Structural Improvements Implemented
Simplified Information Hierarchy
• Reduced visual density and icon reliance
• Introduced clearer section grouping
• Applied progressive disclosure for advanced functionality
Improved Interaction Safety
• Increased separation between destructive and non-destructive actions
• Clarified action ownership (row vs. table level)
• Introduced clearer primary and secondary button states
Standardised Interface Patterns
• Unified iconography and button hierarchy
• Established consistent spacing and alignment rules
• Improved table structure and readability
Accessibility Considerations
• Reduced reliance on colour-only indicators
• Improved contrast and legibility
• Considered keyboard navigation and structured data layouts
Brand Integration
& Logo design
During the early exploration phase, several geometric approaches were considered based around a four-tile structure. Initial concepts focused on simple square forms arranged in a grid, allowing the icon to communicate balance, structure and consistency.
Sketches explored variations in spacing, alignment, proportion and corner radius to identify a visual language that felt both structured and distinctive. The goal was to retain the clarity of the grid from the original icon while introducing subtle visual character that would make the icon more recognisable as part of the platform's identity.
From Static Grid to Dynamic Symbol
The final icon evolves the original grid into a more expressive and modern symbol. The rotated forms introduce a sense of motion and progression, while the rounded geometry creates a more contemporary and approachable aesthetic.
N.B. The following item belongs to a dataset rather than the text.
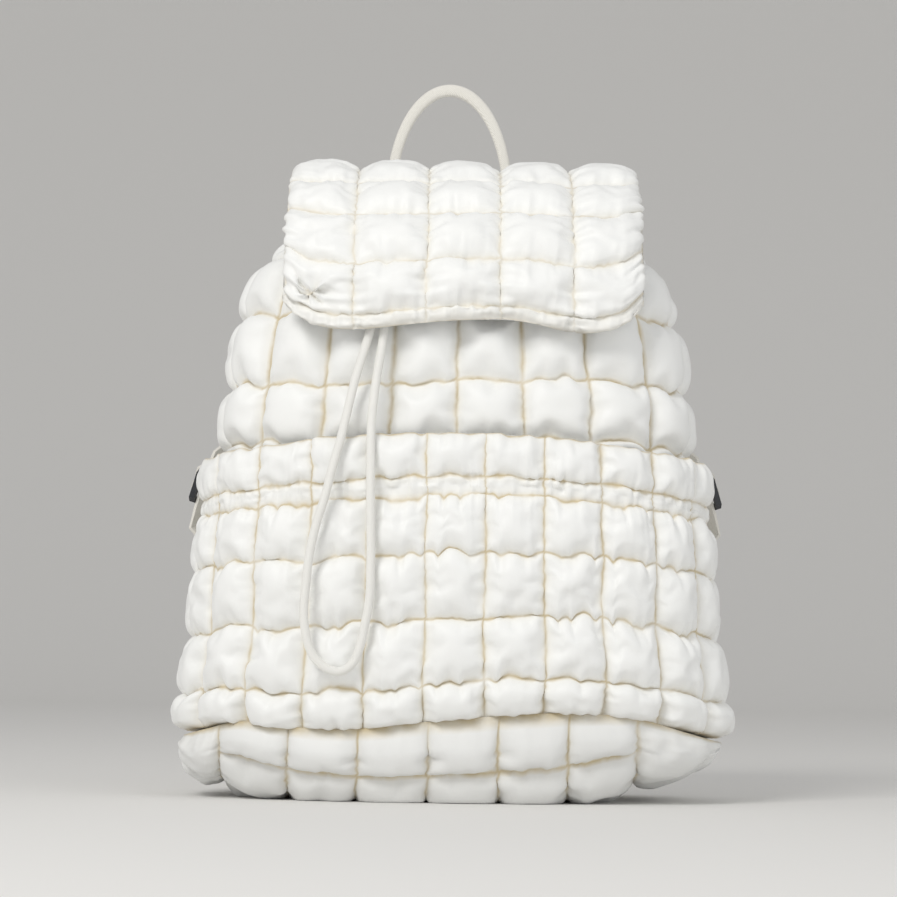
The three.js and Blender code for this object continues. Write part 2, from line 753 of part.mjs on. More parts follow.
// The lower webbing's way down to the base seam. Up is a share of the buckle's height above
// the ground, counted from the seam, and out is a share of webSlack.
const webLine = [
  { up: 0.4, out: 1 },
  { up: 0.12, out: 0.67 },
  { up: -0.01, out: 0.29 },
];

function strapPad() {
  const acrossAt = (at) => new THREE.Vector3(1, 0, 0).lerp(buckleAxis(0), at);
  const frames = framesAlong(padLine, acrossAt, padSamples);
  const rings = cellLines(evenSeams(0, 1, padCells)).map((line) => {
    const frame = frames[Math.round(line.at * padSamples)];
    const width = THREE.MathUtils.lerp(padWidth, padEndWidth, line.at);
    const thickness = padThickness * THREE.MathUtils.lerp(padSeamShare, 1, line.puff);
    return ringAt(frame, width, thickness, padCorners);
  });
  return loftGeometry(rings);
}

function ribbonSolid(points, acrossAt, count) {
  const rings = framesAlong(points, acrossAt, count).map((frame) =>
    ringAt(frame, webWidth, webThickness, flatCorners),
  );
  return toSolid(loftGeometry(rings));
}

// Webbing from the pad down to the buckle. It starts against the pad's foot.
function strapTab() {
  const padFoot = padLine[padLine.length - 1];
  const padDown = padFoot.clone().sub(padLine[padLine.length - 2]).normalize();
  const start = padFoot.clone().addScaledVector(padDown, seat);
  const points = [
    start,
    start.clone().addScaledVector(padDown, webLead),
    onBuckle(tabEnd - webLead, webOut),
    onBuckle(tabEnd + webThickness, webOut),
  ];
  const ribbon = ribbonSolid(points, () => buckleAxis(0), tabSteps);
  return ribbon.add(barLoop(-barSpacing, tabEnd));
}

// Webbing from the buckle down to the base seam, where it is sewn in beside the body.
function strapWebbing() {
  const seam = bodyPoint(webAnchor, 0, 0);
  const outward = bodyPoint(webAnchor, 0, 1).sub(seam);
  const girth = new THREE.Vector3(outward.y, -outward.x, 0);
  const points = [
    onBuckle(webStart - webThickness, webOut),
    onBuckle(webStart + 2 * webLead, webOut),
    ...webLine.map(({ up, out }) =>
      seam
        .clone()
        .addScaledVector(outward, out * webSlack)
        .setZ(seam.z + up * (pocketSideTop - buckleDrop)),
    ),
  ];
  const acrossAt = (at) => buckleAxis(0).lerp(girth, Math.sqrt(at));
  return ribbonSolid(points, acrossAt, webSteps).add(barLoop(0, webStart));
}

// The drawcord hangs as one loop out of the gathered neck, under the flap and over the pocket.
// Its route is a list of points: across, backwards and up.
const cordRoute = [
  [-44, -38, 373],
  [-46, -55, 365],
  [-48, -70.5, 346],
  [-50, -81, 322],
  [-53, -85.5, 299],
  [-59, -92, 276],
  [-64, -98, 257],
  [-71, -105.5, 224],
  [-76, -108, 205],
  [-80.5, -109.5, 186],
  [-85, -110, 171],
  [-89, -110, 152],
  [-91, -110, 132],
  [-92, -109.5, 117],
  [-90.5, -109.5, 103],
  [-86.5, -109, 91],
  [-79.5, -109, 83.5],
  [-70, -109, 80.5],
  [-62, -109, 85],
  [-57.5, -109.5, 95],
  [-54.5, -110, 109],
  [-52, -110.5, 125],
  [-51.5, -111, 152],
  [-52, -111, 176],
  [-52.5, -109, 206],
  [-52.5, -104, 234],
  [-50, -96, 262],
  [-47.5, -91, 279],
  [-45.5, -85.5, 299],
  [-43, -81, 322],
  [-38, -70.5, 346],
  [-35, -55, 365],
  [-33, -38, 373],
];
function drawcord() {
  const curve = new THREE.CatmullRomCurve3(
    cordRoute.map((p) => new THREE.Vector3(...p)),
    false,
    "centripetal",
  );
  const section = new THREE.Shape(
    Array.from({ length: cordSides }, (_, i) => {
      const angle = (2 * Math.PI * i) / cordSides;
      const radius = cordDiameter / 2;
      return new THREE.Vector2(radius * Math.cos(angle), radius * Math.sin(angle));
    }),
  );
  return new THREE.ExtrudeGeometry(section, { steps: cordSteps, extrudePath: curve });
}

// Materials
const puffer = new THREE.MeshStandardMaterial({ color: 0xf3f0e6, roughness: 0.55, metalness: 0 });
const webbing = new THREE.MeshStandardMaterial({ color: 0xf4efe2, roughness: 0.8, metalness: 0 });
const cordTape = new THREE.MeshStandardMaterial({ color: 0xf5f1e2, roughness: 0.7, metalness: 0 });
const plastic = new THREE.MeshStandardMaterial({ color: 0x15171b, roughness: 0.4, metalness: 0 });

const backpack = new THREE.Group();

function add(name, geometry, material) {
  const mesh = new THREE.Mesh(geometry, material);
  mesh.name = name;
  backpack.add(mesh);
  return mesh;
}

const bodyCutter = toSolid(filledBody());
const flapCutter = toSolid(topFlap(trimSeat));
const baseCutter = toSolid(basePanel(true));
const flap = trimmed(toSolid(topFlap(0)), [bodyCutter]);
const mirror = (solid) => solid.mirror([1, 0, 0]);

add("body_shell", bodyShell(), puffer);
add("base_panel", basePanel(false), puffer);
add("front_pocket", frontPocket(), puffer);
add("top_flap", toGeometry(flap), puffer);
add("carry_handle", toGeometry(trimmed(toSolid(carryHandle()), [flapCutter])), webbing);

const pad = toSolid(strapPad());
const tab = strapTab();
const web = strapWebbing();
const buckle = toSolid(ladderBuckle().applyMatrix4(buckleFrame));
for (const [side, placed] of [["right", (solid) => solid], ["left", mirror]]) {
  add(`strap_pad_${side}`, toGeometry(trimmed(placed(pad), [bodyCutter, flapCutter])), puffer);
  add(`strap_tab_${side}`, toGeometry(placed(tab)), webbing);
  add(`ladder_buckle_${side}`, toGeometry(placed(buckle)), plastic);
  add(`strap_webbing_${side}`, toGeometry(trimmed(placed(web), [baseCutter, bodyCutter])), webbing);
}

const cord = trimmed(toSolid(drawcord()), [bodyCutter]);
add("drawcord", toGeometry(cord), cordTape);

export default backpack;
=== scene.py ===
# A cream quilted puffer backpack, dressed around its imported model. All lengths are in metres.
# +X is the right side seen from the front, -Y is the front and +Z is up.
import math

import bpy
import numpy as np
from mathutils import Matrix, Vector


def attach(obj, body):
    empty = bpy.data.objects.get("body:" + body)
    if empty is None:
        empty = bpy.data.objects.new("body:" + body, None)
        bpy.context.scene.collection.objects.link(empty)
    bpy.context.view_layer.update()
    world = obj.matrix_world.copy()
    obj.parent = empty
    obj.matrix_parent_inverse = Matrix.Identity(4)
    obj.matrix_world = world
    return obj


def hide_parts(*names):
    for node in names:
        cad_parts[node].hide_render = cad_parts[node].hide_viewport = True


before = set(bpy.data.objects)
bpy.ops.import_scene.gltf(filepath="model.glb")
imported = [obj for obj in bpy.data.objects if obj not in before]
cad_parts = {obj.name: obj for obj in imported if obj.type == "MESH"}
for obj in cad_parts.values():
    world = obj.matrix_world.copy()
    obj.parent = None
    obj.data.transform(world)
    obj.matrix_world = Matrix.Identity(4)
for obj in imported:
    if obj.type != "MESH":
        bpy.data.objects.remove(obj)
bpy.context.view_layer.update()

# Bounds that keep divisions safe, and how close to a seam a point counts as on it
TINY = 1e-12
SMALL = 1e-9
ON_SEAM = 1e-6

# Body
BODY_WIDTH = 0.312
BODY_DEPTH = 0.166
BODY_HEIGHT = 0.348
BODY_WALL = 0.007
QUILT_PUFF = 0.008
HIDDEN_PUFF = 0.0004
BODY_COLUMNS = 18
ROUNDNESS = 2.6
RIM_SEAT = -0.0004  # the pieces' feet are this far below the rim, so that no slit shows

# Base
RIM_HEIGHT = 0.038
RIM_ARCH = 0.014
BASE_WALL = 0.012
BASE_PUFF = 0.006
BASE_LEDGE = 0.017
BASE_BACK_LEDGE = 0.008
BASE_FLAT = 0.6
BASE_END_FLAT = 0.28
BASE_CURVE = 2.4
BASE_SAG = 0.024
BASE_COLUMN = 0.0433
BASE_COLUMN_SHIFT = -0.0155
BASE_COLUMNS = 6
BASE_END_SHARE = 0.985
FLOOR_GAP = 0.0002

# Pocket
POCKET_SPAN = 0.31
POCKET_SIDE_TOP = 0.212
POCKET_ARCH = 0.016
POCKET_HOLLOW = 0.011
POCKET_END_GAP = 0.0005
POCKET_END_POWER = 6
POCKET_COLUMNS = 15
POCKET_EDGE_ROOM = 0.02  # how far the body stays flat below the pocket's top, as a share
POCKET_SEAM_SHARE = 0.003
POCKET_SEAM_RISE = 0.012  # over this share of the girth the body's cells rise beside the pocket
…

Despite these refinements, the icon retains the underlying four-part structure of the original concept, ensuring continuity with
the initial design intent while improving visual distinction and scalability across digital products.
Brand Guidelines
A structured set of brand guidelines was created to support consistent implementation of the Oriel identity across the platform. The documentation outlines the logo system, colour palette, typography and usage principles to ensure clarity, accessibility and visual consistency.
UI Design
With the underlying architecture established, the interface was developed through
a component-driven design system, enabling scalable, consistent UI across
a complex healthcare platform.
This timelapse below illustrates how individual screens are assembled using
pre-defined patterns and components, reducing design friction and
accelerating delivery. The approach ensures clarity for users, while supporting
the operational demands of high-volume recruitment environments.
Design System
To support the complexity and scale of the platform, a robust design system was established as a single source of truth for UI and interaction patterns.
The system defines visual foundations and codifies reusable components, from form controls and data tables to navigation and workflow patterns, all aligned to accessibility standards and clinical usability requirements.
By standardising how interfaces are built, the system improves design quality, accelerates development, and ensures consistency across a rapidly evolving product.
Despite these refinements, the icon retains the underlying four-part structure of the original concept, ensuring continuity with
the initial design intent while improving visual distinction and scalability across digital products.

Final Outcome
The redesigned interface introduces a clearer information hierarchy and improved navigation across complex recruitment workflows. By refining the dashboard layout and simplifying the presentation of application data, administrators can more efficiently review candidate information and manage high-volume recruitment activity.